From the entries below, copy every line holding the word "joints".

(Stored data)
-- Start --

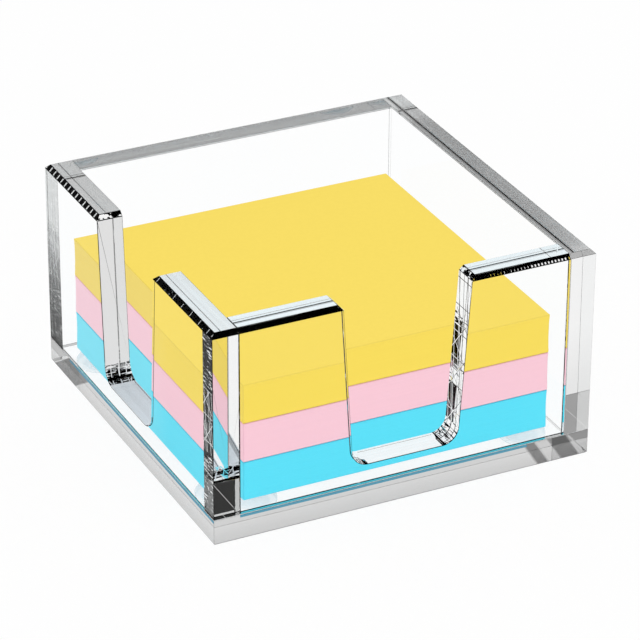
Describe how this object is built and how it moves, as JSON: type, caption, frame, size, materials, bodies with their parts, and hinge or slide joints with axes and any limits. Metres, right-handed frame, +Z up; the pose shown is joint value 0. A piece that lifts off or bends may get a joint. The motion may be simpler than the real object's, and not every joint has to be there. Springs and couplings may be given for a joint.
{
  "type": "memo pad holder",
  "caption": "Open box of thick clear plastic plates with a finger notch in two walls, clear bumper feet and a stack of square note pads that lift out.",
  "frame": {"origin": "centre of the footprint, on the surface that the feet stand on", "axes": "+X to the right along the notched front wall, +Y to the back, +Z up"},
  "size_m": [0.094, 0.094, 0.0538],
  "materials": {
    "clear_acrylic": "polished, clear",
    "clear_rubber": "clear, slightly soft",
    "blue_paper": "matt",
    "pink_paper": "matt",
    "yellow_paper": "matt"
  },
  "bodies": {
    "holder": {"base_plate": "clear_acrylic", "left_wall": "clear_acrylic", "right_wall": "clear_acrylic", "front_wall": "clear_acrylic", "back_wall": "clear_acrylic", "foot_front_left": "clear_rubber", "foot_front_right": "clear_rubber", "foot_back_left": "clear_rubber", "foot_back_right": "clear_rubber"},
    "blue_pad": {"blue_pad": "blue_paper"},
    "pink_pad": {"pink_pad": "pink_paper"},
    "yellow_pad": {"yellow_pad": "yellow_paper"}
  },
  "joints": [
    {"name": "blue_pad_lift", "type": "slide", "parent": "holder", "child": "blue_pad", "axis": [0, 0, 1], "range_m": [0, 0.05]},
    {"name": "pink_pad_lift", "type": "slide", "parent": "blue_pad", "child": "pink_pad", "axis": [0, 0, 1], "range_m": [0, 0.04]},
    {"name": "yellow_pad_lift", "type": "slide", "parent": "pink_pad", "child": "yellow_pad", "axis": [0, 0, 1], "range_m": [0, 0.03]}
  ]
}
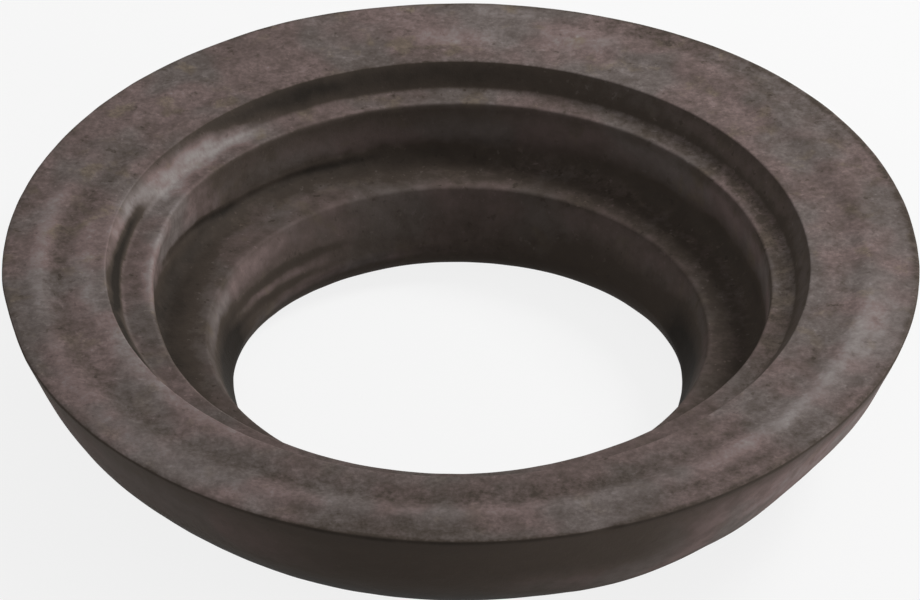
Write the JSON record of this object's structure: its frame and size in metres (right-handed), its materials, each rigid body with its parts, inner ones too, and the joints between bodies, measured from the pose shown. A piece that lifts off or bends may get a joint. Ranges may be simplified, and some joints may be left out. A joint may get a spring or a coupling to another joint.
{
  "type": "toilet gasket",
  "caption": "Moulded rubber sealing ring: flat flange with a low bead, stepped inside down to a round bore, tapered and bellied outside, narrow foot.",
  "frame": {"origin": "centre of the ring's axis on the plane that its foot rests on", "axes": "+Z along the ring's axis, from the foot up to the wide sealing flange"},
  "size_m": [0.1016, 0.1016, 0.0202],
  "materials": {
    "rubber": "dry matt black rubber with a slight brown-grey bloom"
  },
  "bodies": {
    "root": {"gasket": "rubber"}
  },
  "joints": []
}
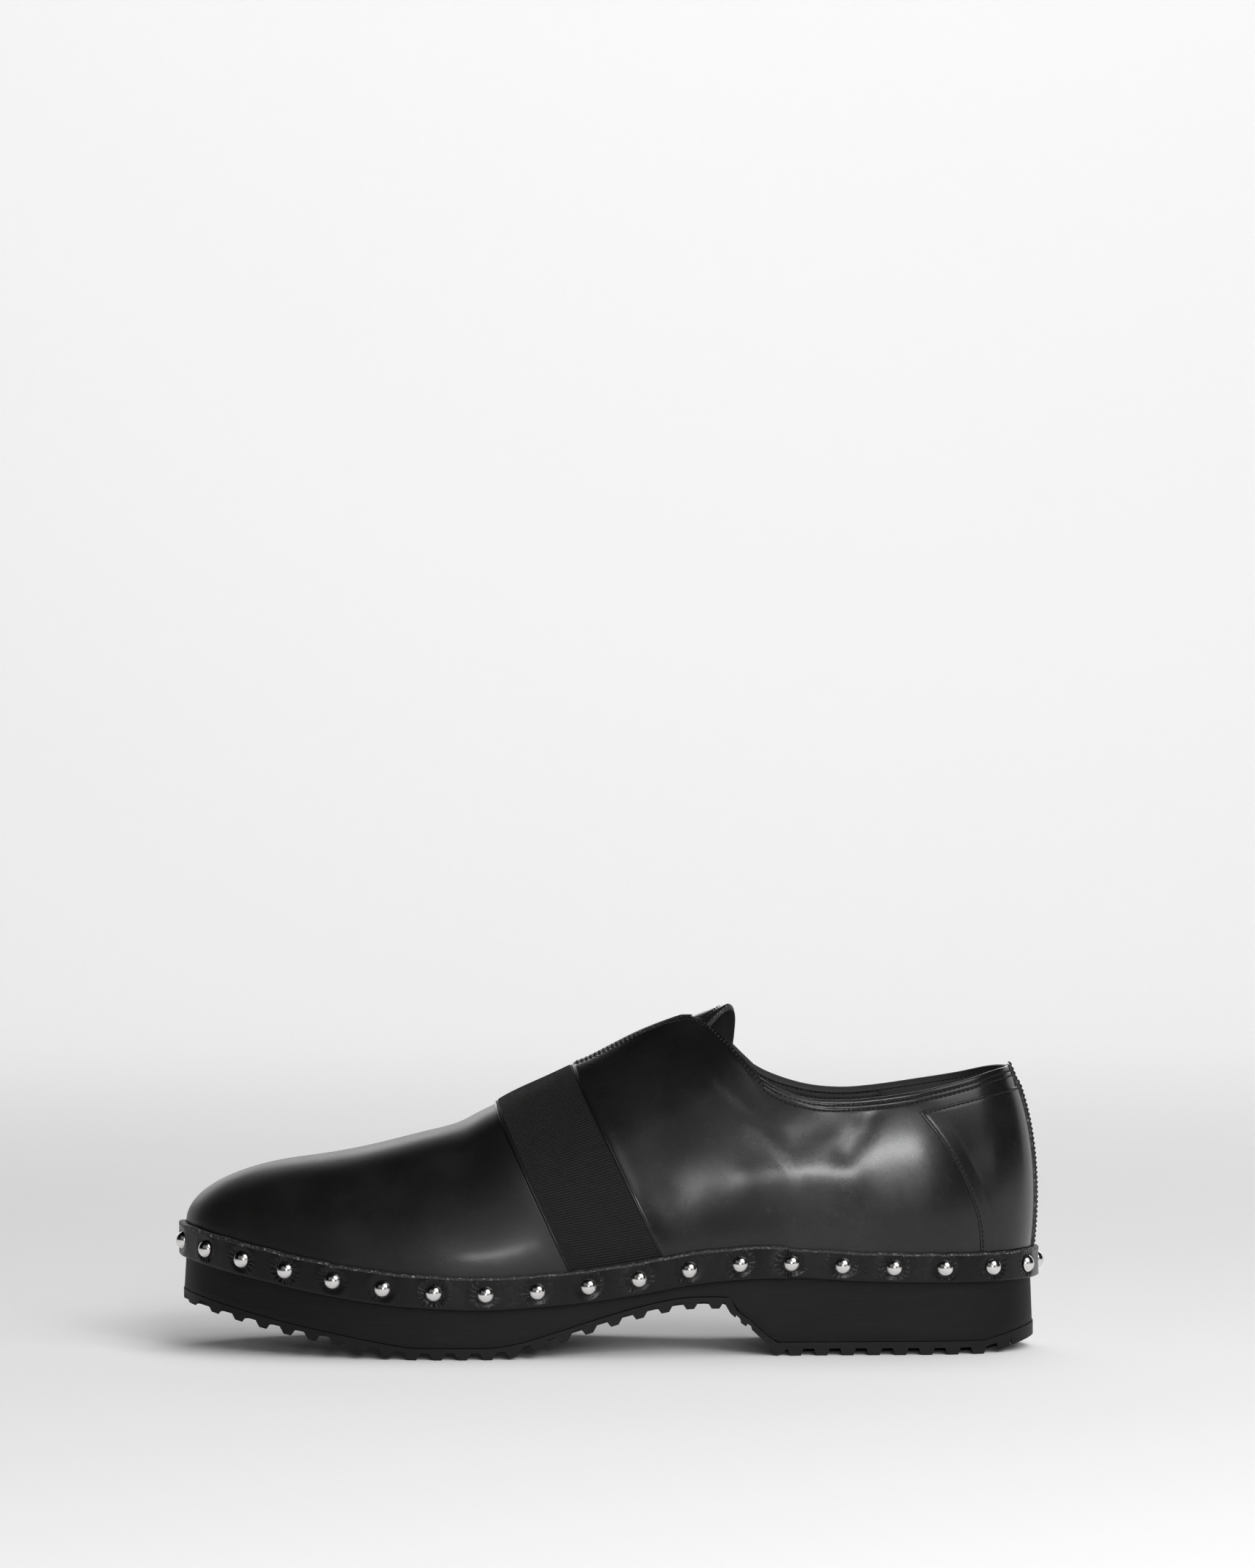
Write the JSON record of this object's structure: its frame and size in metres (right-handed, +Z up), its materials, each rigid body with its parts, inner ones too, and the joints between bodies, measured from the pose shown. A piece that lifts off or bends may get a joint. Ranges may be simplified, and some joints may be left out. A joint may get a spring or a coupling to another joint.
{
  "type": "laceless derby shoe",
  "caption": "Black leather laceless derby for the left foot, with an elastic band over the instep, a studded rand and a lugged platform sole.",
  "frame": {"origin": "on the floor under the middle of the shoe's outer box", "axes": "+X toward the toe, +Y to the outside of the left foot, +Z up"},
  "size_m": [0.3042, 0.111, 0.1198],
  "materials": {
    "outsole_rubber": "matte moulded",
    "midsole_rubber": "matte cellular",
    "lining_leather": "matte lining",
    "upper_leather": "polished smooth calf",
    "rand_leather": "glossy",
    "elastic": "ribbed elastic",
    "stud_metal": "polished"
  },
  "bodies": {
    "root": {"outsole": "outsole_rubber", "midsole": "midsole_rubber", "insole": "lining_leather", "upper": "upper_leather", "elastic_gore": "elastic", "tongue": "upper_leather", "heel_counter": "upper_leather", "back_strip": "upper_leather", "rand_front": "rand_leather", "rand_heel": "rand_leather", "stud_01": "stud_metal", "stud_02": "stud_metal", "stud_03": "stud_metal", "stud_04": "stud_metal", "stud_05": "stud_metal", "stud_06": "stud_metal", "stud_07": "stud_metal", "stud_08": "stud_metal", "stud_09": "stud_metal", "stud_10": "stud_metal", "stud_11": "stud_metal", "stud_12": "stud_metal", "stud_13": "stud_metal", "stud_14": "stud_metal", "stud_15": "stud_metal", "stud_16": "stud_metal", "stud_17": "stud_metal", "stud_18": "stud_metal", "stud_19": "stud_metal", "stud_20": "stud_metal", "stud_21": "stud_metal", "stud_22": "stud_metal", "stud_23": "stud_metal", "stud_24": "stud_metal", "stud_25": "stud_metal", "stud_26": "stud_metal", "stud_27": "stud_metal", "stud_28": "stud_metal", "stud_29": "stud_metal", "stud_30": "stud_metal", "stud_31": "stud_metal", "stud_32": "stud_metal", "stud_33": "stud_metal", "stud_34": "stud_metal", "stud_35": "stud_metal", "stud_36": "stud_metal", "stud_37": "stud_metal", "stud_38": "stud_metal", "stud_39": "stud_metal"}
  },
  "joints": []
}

-- End --

THE OUTPUT
Describe how this object is built and how it moves, as JSON: type, caption, frame, size, materials, bodies with their parts, and hinge or slide joints with axes and any limits. Metres, right-handed frame, +Z up; the pose shown is joint value 0. A piece that lifts off or bends may get a joint. The motion may be simpler than the real object's, and not every joint has to be there. Springs and couplings may be given for a joint.
  "joints": [
Write the JSON record of this object's structure: its frame and size in metres (right-handed), its materials, each rigid body with its parts, inner ones too, and the joints between bodies, measured from the pose shown. A piece that lifts off or bends may get a joint. Ranges may be simplified, and some joints may be left out. A joint may get a spring or a coupling to another joint.
  "joints": []
Write the JSON record of this object's structure: its frame and size in metres (right-handed, +Z up), its materials, each rigid body with its parts, inner ones too, and the joints between bodies, measured from the pose shown. A piece that lifts off or bends may get a joint. Ranges may be simplified, and some joints may be left out. A joint may get a spring or a coupling to another joint.
  "joints": []